Siobhan's bad influence gets Emma in constant trouble with her dad and his reaction is to restrict her freedom more and more.  Emma is overly conscious of the pressure to live up to his expectations and not disappoint him, while Siobhan's influence causes her to behave in ways that are the complete opposite. She is caught in the middle of the two extremes and adopts a double persona: Emma the Good and Emma the Bad. 

Things start to unravel when Siobhan discovers that Emma  has a thing for Dylan.  It would seem she does not want to share her friend with anyone. She convinces Emma to make a series of pacts that include a rebellious 'to do' list, attendance at Afterparty at the end of the academic year and one last pact for a grand finale...

My Review.
If my synopsis makes this novel seem like a typical contemporary novel for teenagers I can assure you it is not.  There is a lot that I have left out but, suffice to say, this reads like a cross-over of genres into psychological thriller territory - a sort of YA Gone Girl.

The writing is smart and perceptive and I am sure there are many out there who will be able to relate to much of what occurs in this book, be they YAs with the experiences still current or adults looking back on past experiences.

Redisch Stampler does that thing I like; she does not over-explain things.  A lot is left unsaid and it is up to the reader to think about the text (and context) and fill in the blanks.  A simple example being the part about Emma taking notes in class for Dylan (clearly he did not need them).
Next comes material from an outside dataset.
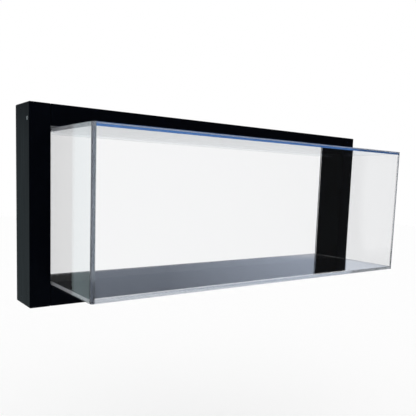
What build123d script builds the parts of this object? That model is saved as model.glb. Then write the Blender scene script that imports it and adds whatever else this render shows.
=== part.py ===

The author also demonstrates in this novel the way individuals perceive themselves differently from the way others do.  Emma is convinced that she is bad (that her moral compass is warped), but as much as she tried to convince me of this, I have to disagree.  It seemed to me her behaviour was the result of (1) her father who (ironically is a psychiatrist) not dealing with his own 'issues' and projecting them on his daughter, and (2) reacting to her emotionally screwed-up friend, to whom she becomes  devoted.  That said, Emma is responsible for her bad choices and has to deal with the consequences of those choices. Speaking of which, I can guarantee that you will become annoyed and frustrated with the key characters as they are human and at times behave in ways that make you want to shout at them.  In most cases, however, their behaviour is completely understandable, if not justified. I say most cases because I did struggle to understand why a smart guy like Dylan allows himself to be manipulated not once but twice.

For reasons mentioned above, I believe this one will be like Marmite (readers will either love it or will take issue with it since, a lot of the time, characters are either being nasty or they are victims of nasty behaviour.)  It certainly does not portray the environment of the elite private school, or the rich people and their children who attend them, in a positive light.  It got me thinking about the disparity between wealth and happiness.

I found it to be a pager-turner of a novel and I stayed up until the early hours reading it (I simply could not put it down).

(As you probably deduced), I also found it thought-provoking.  I found myself drawing parallels with Catcher in the Rye and also Where'd You Go, Bernadette - both favourites of mine.  All of these novels examine the high end of social class and wealth in a similar way.  Also, they are all told from the point of view of teenagers but with writing sophisticated enough to target teenage and adult readers alike. 

Perhaps it is too early for me to call Afterparty one of my favourites for 2014, but if I am to read many more as good as this what an excellent year for reading it will be.